Whether anyone buys my time loop theory or not I think it's best to view each as separate movies. Both telling the same story in different ways. There are flaws in both. But each director shot great scenes. Some which are incompatible with the others to be seamlessly edited together. There where two different shoots, by two different directors. Now we have releases representing each, even though they both share footage of the others.
Donner's version skips that, and the "multiple Superman holograms" game. It leaves the Fortress confrontation lacking.
As I kid, I loved the multiple holograms game. I even thought the S shield was nifty. As silly as it sounds, I still think they are kind of nifty in a comic book way. I would prefer it with those scenes intact.
They do come across as more comic book of the time than some of the other special powers. The S-shield seems like it could have come from Superman's gadgets in the Fortress. The hologram game was never really explained though--I originally thought that he was moving at super speed using a common Flash trick of the day, but in later years it seems to me that it too is another tool in the Fortress.
They probably had accentuated powers in the fortress.
But as a kid, and even now, the sound effects are really cool. Yes. I admit, I still think they are cool.

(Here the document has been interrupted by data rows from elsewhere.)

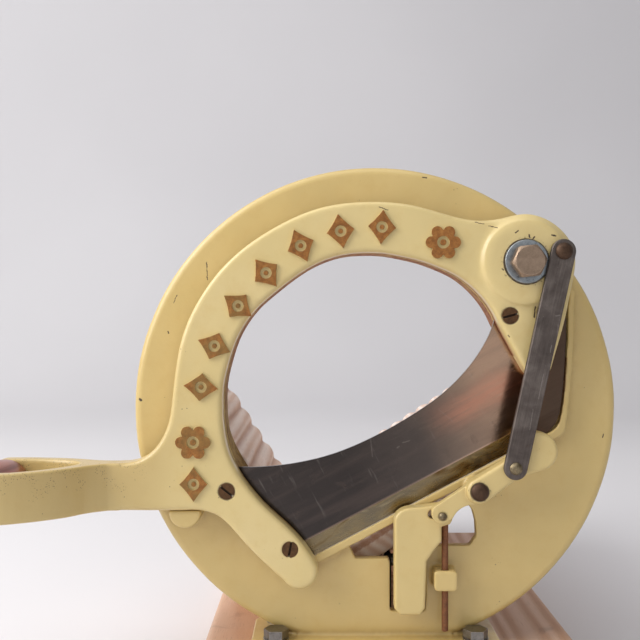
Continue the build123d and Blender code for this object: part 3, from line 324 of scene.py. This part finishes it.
def metal(name, dark, light, rough=(0.3, 0.5), metallic=1.0, scale=180, rust=0.0, grain=None, edge_light=0.5, bev=0.0005, bumpy=0.2, rust_col=(92, 54, 30)):
    """Worn steel: mottled tone, brushed grain, brighter rubbed edges, a little rust and painted shade in the recesses.
    """
    m = Mat(name)
    vec = m.mapping(scale=grain) if grain else m.obj
    mott = m.noise(scale, 5, 0.62, 0.3, vec=vec)
    fine = m.noise(scale * 7, 3, 0.6, vec=vec)
    col = m.ramp(m.math("ADD", m.math("MULTIPLY", mott, 0.7), m.math("MULTIPLY", fine, 0.3)), [(0.33, lin(*dark)), (0.62, lin(*light))])
    edge = m.step(m.edge(bev * 1.6, 4), 0.03, 0.35)
    col = m.mix(m.math("MULTIPLY", edge, edge_light), col, lin(*[min(255, c * 1.45 + 14) for c in light]))
    r = m.step(mott, 0.3, 0.7, rough[0], rough[1])
    met = metallic
    if rust:
        rn = m.step(m.noise(scale * 1.7, 5, 0.7, 0.4), 0.66 - rust * 0.3, 0.78 - rust * 0.25)
        ao = m.step(m.ao(0.003, 4), 0.4, 0.95, 1.0, 0.25)
        rn = m.math("MULTIPLY", rn, ao)
        col = m.mix(rn, col, m.ramp(fine, [(0.35, lin(*[c * 0.7 for c in rust_col])), (0.7, lin(*[min(255, c * 1.35) for c in rust_col]))]))
        r = m.math("ADD", r, m.math("MULTIPLY", rn, 0.3), clamp=True)
        met = m.math("SUBTRACT", metallic, m.math("MULTIPLY", rn, 0.8 * metallic), clamp=True)
    # painted shade: darker, rougher and less metallic in recesses such as screw slots, by occlusion
    recess_shade = m.step(m.ao(0.0035, 6), 0.35, 0.92, 0.85, 0.0)
    col = m.mix(recess_shade, col, lin(*[c * 0.28 for c in dark]))
    r = m.math("ADD", r, m.math("MULTIPLY", recess_shade, 0.3), clamp=True)
    met = m.math("SUBTRACT", met, m.math("MULTIPLY", recess_shade, 0.6 * metallic), clamp=True)
    nrm = m.bevel(bev, 4)
    h = m.math("ADD", mott, m.math("MULTIPLY", fine, 0.5))
    m.set(Base_Color=col, Roughness=r, Metallic=met, Normal=m.bump(h, bumpy, 0.0001, nrm))
    return m.mat


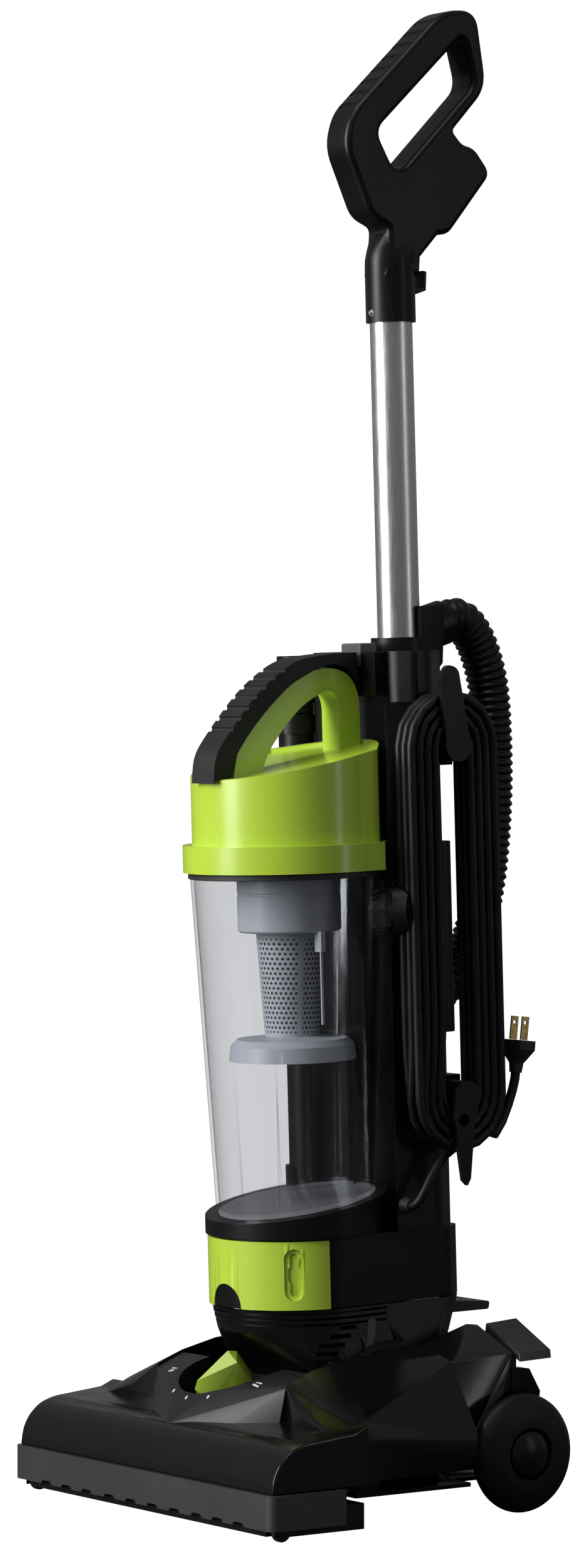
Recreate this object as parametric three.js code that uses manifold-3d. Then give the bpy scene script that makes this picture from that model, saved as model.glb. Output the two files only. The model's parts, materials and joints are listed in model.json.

The fact is, in the Silver Age comics, Superman was given random new powers all the time. For instance, I recently read about a story which offhandedly established in the final panel that Superman's telescopic vision could pierce the time barrier and see into the past. When readers complained about this random new power, a reprint of the story changed the caption and art slightly so that Superman was now using his "super-imagination," whatever that means.